Vivemos tempos em que sentir dor virou um problema existencial. A sociedade, ao invés de lidar com o sofrimento, busca anestesiá-lo. Como explica o filósofo sul-coreano Byung-Chul Han (2021), vivemos sob o domínio da “sociedade do paliativo” — uma era marcada pela recusa da dor e pela busca compulsiva por conforto emocional. Não se trata apenas de fugir das dores historicamente reconhecidas como desumanas (injustiças, violência sexual,...), mas de toda suspeita de dor.
Nesse cenário, a dor não é mais vista como parte da existência, mas como algo que deve ser anestesiado, ignorado ou rapidamente eliminado. A expressão “paliativo” é uma referência ao tratamento frágil, aquele que tenta aliviar sintomas graves sem lidar com a causa profunda. Da mesma forma, a sociedade contemporânea procura suprimir qualquer incômodo físico, emocional ou existencial, sem enfrentar suas raízes. Nesse sentido, Han diz que vivemos numa sociedade algofóbica (uma angústia generalizada diante da dor).

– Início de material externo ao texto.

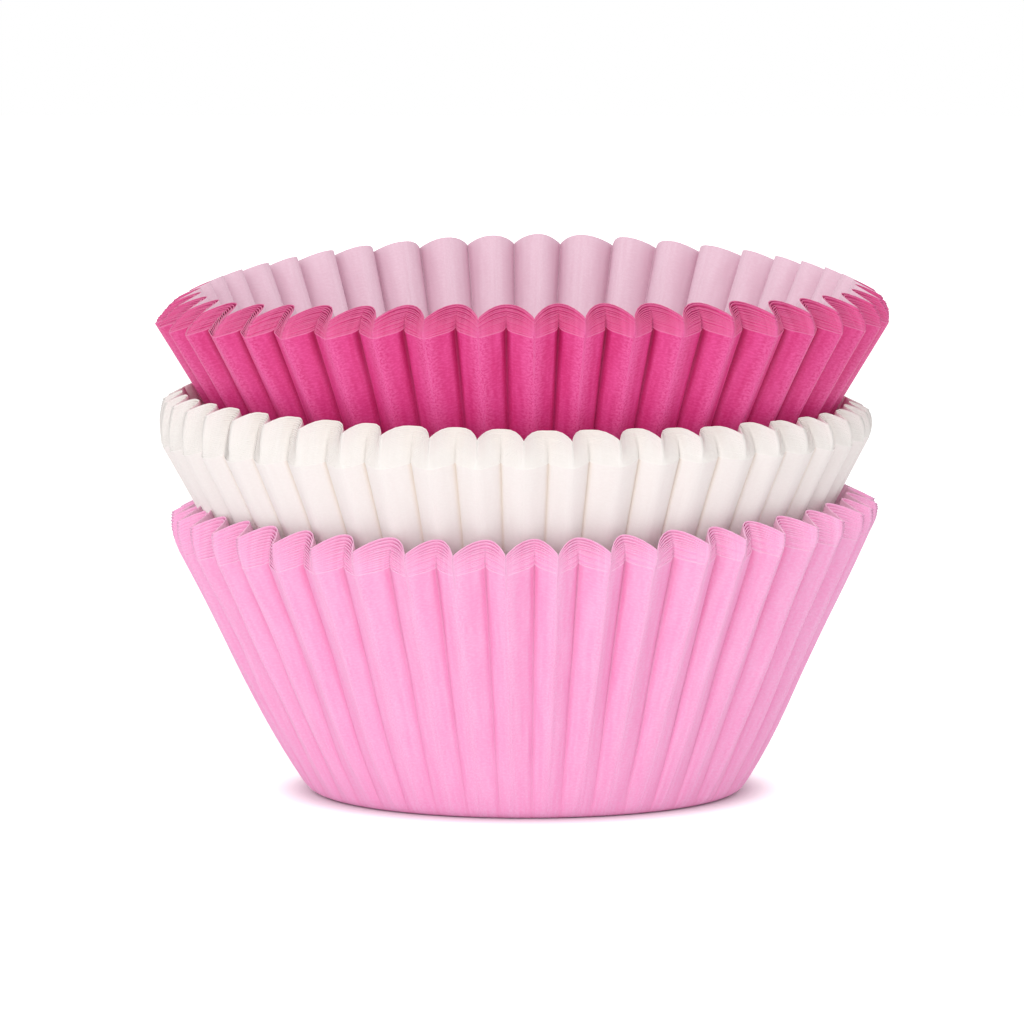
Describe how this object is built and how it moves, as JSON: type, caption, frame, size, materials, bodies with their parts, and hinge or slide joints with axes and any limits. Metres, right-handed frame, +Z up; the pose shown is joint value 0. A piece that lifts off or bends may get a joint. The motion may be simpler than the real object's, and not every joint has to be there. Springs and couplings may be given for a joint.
{
  "type": "stack of cupcake liners",
  "caption": "Pleated paper cupcake liners nested by colour, pink, white and magenta, each colour wedged in the mouth of the one below; flat floor, open top.",
  "frame": {"origin": "middle of the underside of the lowest liner's floor", "axes": "+Z up the stack, +X to the right seen from the front, -Y the front"},
  "size_m": [0.0854, 0.0812, 0.061],
  "materials": {
    "pink_paper": "matt greaseproof paper with pressed pleats",
    "white_paper": "matt greaseproof paper with pressed pleats",
    "magenta_paper": "matt greaseproof paper with pressed pleats"
  },
  "bodies": {
    "root": {"pink_liner_1": "pink_paper", "pink_liner_2": "pink_paper", "pink_liner_3": "pink_paper", "pink_liner_4": "pink_paper", "pink_liner_5": "pink_paper", "white_liner_1": "white_paper", "white_liner_2": "white_paper", "white_liner_3": "white_paper", "white_liner_4": "white_paper", "white_liner_5": "white_paper", "magenta_liner_1": "magenta_paper", "magenta_liner_2": "magenta_paper", "magenta_liner_3": "magenta_paper", "magenta_liner_4": "magenta_paper", "magenta_liner_5": "magenta_paper"}
  },
  "joints": []
}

Essa lógica, como gás, invade todos os espaços da vida: nos vínculos afetivos evitam-se, a qualquer custo, as frustrações; as espiritualidades são cultivadas para se evitar o sofrimento e na política evita-se todo tipo de conflito. Até em conversas de rua discordar de alguém é como dar um “soco" em seu estômago. Esse tipo de dor, ou seja, da decepção, frustração, perda, tem-se tornado um escândalo a ser rapidamente silenciado — inclusive pela pressão social por otimismo constante.
As democracias liberais, por exemplo, têm cada vez mais dificuldade em lidar com o conflito político, com o contraditório e com o dissenso. O ideal de consenso absoluto tornou-se um imperativo, não por busca sincera da verdade, mas por medo de ferir sensibilidades. Esse novo medo desbloqueado gera novos tipos de dores. Quando nos esforçamos desesperadamente para eliminar esses conflitos dolorosos, deixamos de acessar experiências que estruturam a subjetividade humana. Sem isso, sobra apenas o vazio da autorreferência — um "eu" que gira em torno de si mesmo sem profundidade.

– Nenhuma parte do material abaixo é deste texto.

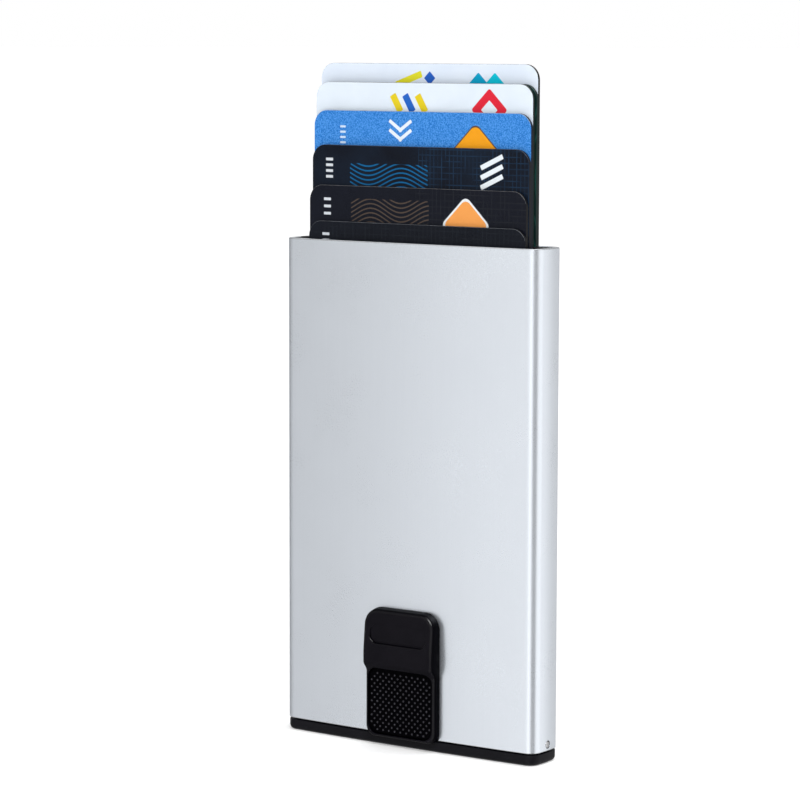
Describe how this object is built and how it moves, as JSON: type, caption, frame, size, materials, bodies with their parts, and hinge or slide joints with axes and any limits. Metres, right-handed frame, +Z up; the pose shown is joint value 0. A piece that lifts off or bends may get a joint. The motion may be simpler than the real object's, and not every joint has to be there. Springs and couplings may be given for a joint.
{
  "type": "card holder",
  "caption": "Aluminium card holder: a black thumb slider on the front turns a stepped lever that fans out the cards standing in the tube.",
  "frame": {"origin": "middle of the base cap's flat underside, where the holder stands", "axes": "+X right side seen from the front, +Y towards the back, +Z up, the way the cards leave"},
  "size_m": [0.0636, 0.0143, 0.1417],
  "materials": {
    "aluminium": "satin anodised, bright broken edges",
    "cap_plastic": "black, fine satin moulding",
    "guide_plastic": "black satin moulding",
    "slider_plastic": "black satin moulding with soft sheen",
    "grip_rubber": "black matt, staggered studs",
    "carriage_plastic": "black moulding",
    "lever_plastic": "dark grey acetal",
    "steel": "turned",
    "felt": "black wool felt",
    "card_1_print": null,
    "card_2_print": "dark green card",
    "card_3_print": null,
    "card_4_print": null,
    "card_5_print": null,
    "card_6_print": null,
    "card_7_print": null
  },
  "bodies": {
    "case": {"case_tube": "aluminium", "base_cap": "cap_plastic", "left_retaining_pin": "steel", "right_retaining_pin": "steel", "left_side_guide": "guide_plastic", "right_side_guide": "guide_plastic", "front_left_felt": "felt", "front_right_felt": "felt", "rear_left_felt": "felt", "rear_right_felt": "felt", "pivot_pin": "steel"},
    "slider": {"thumb_slider": "slider_plastic", "grip_insert": "grip_rubber", "slider_carriage": "carriage_plastic", "carriage_screw": "steel", "drive_pin": "steel"},
    "lever": {"ejector_lever": "lever_plastic"},
    "card_1": {"card_1": "card_1_print"},
    "card_2": {"card_2": "card_2_print"},
    "card_3": {"card_3": "card_3_print"},
    "card_4": {"card_4": "card_4_print"},
    "card_5": {"card_5": "card_5_print"},
    "card_6": {"card_6": "card_6_print"},
    "card_7": {"card_7": "card_7_print"}
  },
  "joints": [
    {"name": "slider_slide", "type": "slide", "parent": "case", "child": "slider", "axis": [0, 0, 1], "range_m": [0, 0.0175]},
    {"name": "lever_pivot", "type": "hinge", "parent": "case", "child": "lever", "pos_m": [-0.02633, 0, 0.0134], "axis": [0, -1, 0], "range_deg": [0, 44.97]},
    {"name": "card_1_slide", "type": "slide", "parent": "case", "child": "card_1", "axis": [0, 0, 1], "range_m": [-0.03704, 0.0411]},
    {"name": "card_2_slide", "type": "slide", "parent": "case", "child": "card_2", "axis": [0, 0, 1], "range_m": [-0.03307, 0.045]},
    {"name": "card_3_slide", "type": "slide", "parent": "case", "child": "card_3", "axis": [0, 0, 1], "range_m": [-0.03307, 0.045]},
    {"name": "card_4_slide", "type": "slide", "parent": "case", "child": "card_4", "axis": [0, 0, 1], "range_m": [-0.02722, 0.0509]},
    {"name": "card_5_slide", "type": "slide", "parent": "case", "child": "card_5", "axis": [0, 0, 1], "range_m": [-0.02004, 0.0581]},
    {"name": "card_6_slide", "type": "slide", "parent": "case", "child": "card_6", "axis": [0, 0, 1], "range_m": [-0.01167, 0.0664]},
    {"name": "card_7_slide", "type": "slide", "parent": "case", "child": "card_7", "axis": [0, 0, 1], "range_m": [-0.00422, 0.0739]}
  ],
  "couplings": [
    {"joint": "lever_pivot", "follows": "slider_slide", "rad_per_m": 44.853}
  ]
}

Essa política do “não contraditório” é, na verdade, uma forma disfarçada de autoritarismo emocional. Ao evitar o conflito respeitoso, sufoca-se a possibilidade de transformação real (HAN: 2022)e promove a superficialidade e a polarização. Ao negar todo tipo de negatividade, nega-se a profundidade da experiência humana. Ao negarmos a contradição, aniquilamos a possibilidade de reflexão, elemento essencial a política e a transformação social. Portanto, a sociedade paliativa tende a criar bolhas de proteção (nas redes sociais, por exemplo) resultando em polarização excessiva e destrutiva.
Paradoxalmente, ao tentar excluir o contraditório/sofrimento do campo político, acabamos promovendo a ditadura da concórdia. A exigência de consenso se transforma em censura emocional: todos devem concordar, ou serão imediatamente desautorizados (cancelados). Nessa lógica, até a possibilidade de mudar de opinião se torna ameaçadora! Frágeis e débeis, esses espaços não podem suportar a crítica, pois ela carrega um potencial doloroso. É válido lembrar que não é possível uma síntese, sem que tese e antítese se choquem. No entanto, nesse novo espectro é preferível, em razão da possível dor, que se tenha apenas teses sem questionamentos.
A política do tipo paliativo não quer debates, quer apenas consensos. Nesse caminhar, ela não pode ser prudente, pois não tem possibilidade de contradição. As democracias estão enfraquecendo-se não por falta de eleições limpas e honestas, ou por ausência de um sistema de auditoria eficaz, mas por falta de imunidade. E essa imunidade — responsável por manter um corpo político de pé — depende, paradoxalmente, de algum nível de sofrimento. Ao expulsarem toda negatividade do outro polo, elimina-se também a capacidade de defesa do próprio sistema.
Ao tentar eliminar o sofrimento do espaço público, criamos sociedades incapazes de sustentar contradições e diferenças. Mas sem algum conteúdo de dor, não há verdade. E sem verdade, não há política — apenas o teatro do bem-estar.
Eduardo S. Leite - Historiador, Teólogo e Escritor.